The tax laws applicable to the Virgin Islands have also permitted the VIRGIN ISLANDS to reduce the tax liability of certain Virgin Islands taxpayers.  Since 1921 the policy has stood in order to promote investment in, and the economic development of, the Virgin Islands.  This policy was again congressionally endorsed with the enactment of I.R.C. § 934 in 1960, (Pub. L. No. 86-779 (1960)).  See also S. Rep. No. 1767, 86th Cong., 2d Sess. (1960); H.R. Rep. No. 1131, 86th Cong., 1st Sess. (1959)), which provides the Virgin Islands law making authority to reduce the tax owed to it.

Five decades ago, the U.S. Congress and the Virgin Islands created the Economic Development Program (“Development Program”) to attract businesspeople to establish new businesses in the Virgin Islands.  See generally 29 V.I.C. § 701, et seq.  The Virgin Islands then created the Economic Development Commission (“EDC”) to oversee the Development Program.  See generally 29 V.I.C. § 704, et seq.  The Economic Development Program presents an opportunity for approved beneficiaries to receive an income tax credit, pursuant to I.R.C. § 934.

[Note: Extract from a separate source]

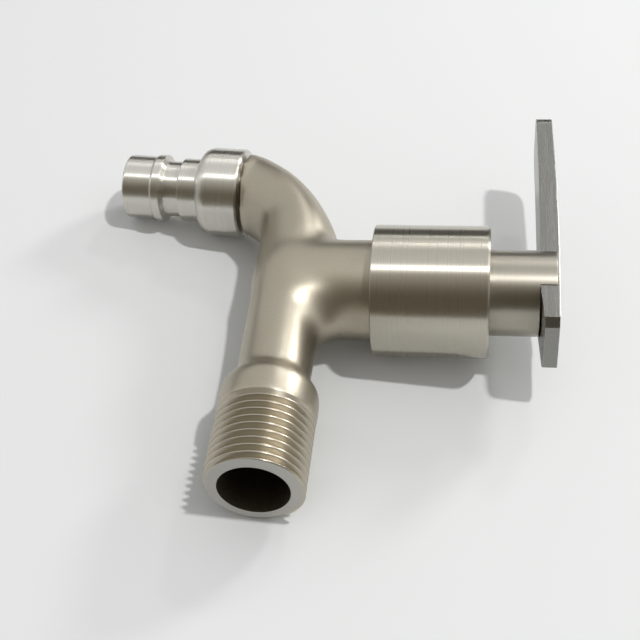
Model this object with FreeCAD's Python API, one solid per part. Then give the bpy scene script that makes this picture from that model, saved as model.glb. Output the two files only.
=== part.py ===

The U.S. Department of the Interior together with the VIRGIN ISLANDS, through the EDC, have promoted the Virgin Islands as a preferred location to establish businesses because of the tax and other incentives offered by the Virgin Islands. Advancements in modern telecommunications, the internet, and improvements in the Virgin Islands’ infrastructure, have permitted taxpayers to work remotely from the Virgin Islands.  With these improvements, the Virgin Islands actively solicited individuals and business to move to the Virgin Islands to take advantage of the congressionally authorized tax incentives.  Numerous taxpayers have moved to the Virgin Islands to participate in the Development Program, and many have come under heightened IRS scrutiny as a result. Mr. DiRuzzo and the other seasoned tax attorneys at Fuerst Ittleman David & Joseph routinely represent clients in matters involving tax law and tax litigation against the IRS and Virgin Islands resulting from the Virgin Islands Economic Development Program.

The Treasury Department’s Failure to Issue Regulations

The Tax Reform Act of 1986 (TRA) modified the system of taxation in effect in the Virgin Islands since 1921.  In particular, the TRA modified the treatment of persons with residency in the U.S. and the Virgin Islands.  The TRA provided that the 1954 Revised Organic Act of the Virgin Islands (“ROA”), codified at 48 U.S.C. § 1541, et seq., was treated as if it were enacted before the Internal Revenue Code.  The TRA generally continued the tax treatment of Virgin Islands individuals provided under the ROA.  However, under I.R.C. § 932, as added by the TRA, an individual who is a “bona fide resident of the Virgin Islands” at the close of the taxable year and who reports income from, and pays tax on, his or her worldwide income to the VIRGIN ISLANDS, is relieved of the obligation to file and pay tax to the United States, including tax on U.S. source income and U.S. effectively connected income.  Under the TRA, to determine the tax liability of residents, the United States is treated as including the Virgin Islands for purposes of calculating U.S. tax liability, and the Virgin Islands is treated as including the United States for purposes of calculating Virgin Islands tax liability.  I.R.C. §§ 932(a)(3); 932(c)(3) (1986).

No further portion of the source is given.